Unter Hadrian (117–138) wurden die Städte Ovilava (Municipium Aelium Ovilava) und Cetium zu Municipien, mit der Aufwertung der ersteren zur Colonia (Aurelia Antoniniana Ovilava) unter Caracalla (211–217) waren die Stadtgründungen in Noricum abgeschlossen. Die Lagerstadt von Lauriacum (cannabae legionis) unterstand dem amtierenden Legaten, genoss aber wohl ebenfalls bald eine eingeschränkte Selbstverwaltung und wurde im 3. Jahrhundert – möglicherweise – ebenfalls zu einem Municipium erhoben. Cetiums Rang als autonome Stadt, ihre günstige Lage an der Traisen (Tragisamus) und das fruchtbare Umland dürften die Römer veranlasst haben, dort ein regionales Verwaltungszentrum einzurichten. Es handelte sich dabei um ein Selbstverwaltungsterritorium, das auch die Dörfer und Gutshöfe (Villa rustica) der Umgebung miteinschloss und von zwei Ratsvorstehern (duumviri) regiert wurde. Die Grundflächen ihrer Areale umfassten zwischen 25 ha und 1 km² was in ihrer Blütezeit auf ca. 2.500 bis 10.000 Bewohner schließen lässt.

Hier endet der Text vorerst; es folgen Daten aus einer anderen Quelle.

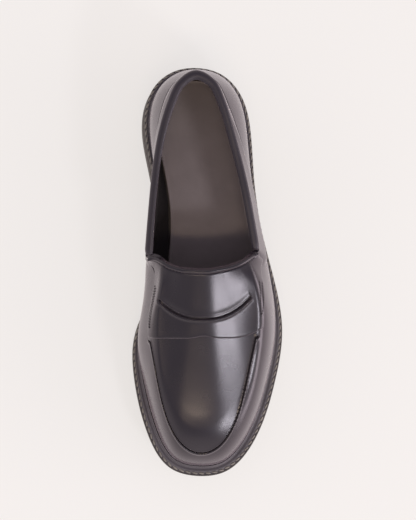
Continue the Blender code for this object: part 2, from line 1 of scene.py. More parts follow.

Da eine vorrömische Steinbautradition fehlte, waren weder in der Planung und Struktur der norischen Städte noch in der Form ihrer öffentlichen und privaten Bauten lokale Besonderheiten zu erkennen; fast alles an deren Infrastruktur lässt sich meist von oberitalienischen Vorbildern ableiten. Cetium als eine im zweiten Viertel des 2. Jahrhunderts angelegte Planstadt verfügte deswegen über ein an den Haupthimmelsrichtungen orientiertes streng, rechtwinkeliges Straßennetz das durch Häuserblocks (insulae) unterteilt war. In Ovilava dürfte nach den bisherigen Befunden ebenfalls ein mehr oder weniger rechtwinkeliges Straßensystem vorgeherrscht haben, das aber der vorstädtischen Bebauung und einen Flusslauf (Mühlbach) angepasst war. Eine innere Einteilung ohne streng rechtwinkeliges Straßensystem entstand nur in Lauriacum, aufgrund der vorhandenen Straßen mit Ausrichtung zum älteren Legionslager.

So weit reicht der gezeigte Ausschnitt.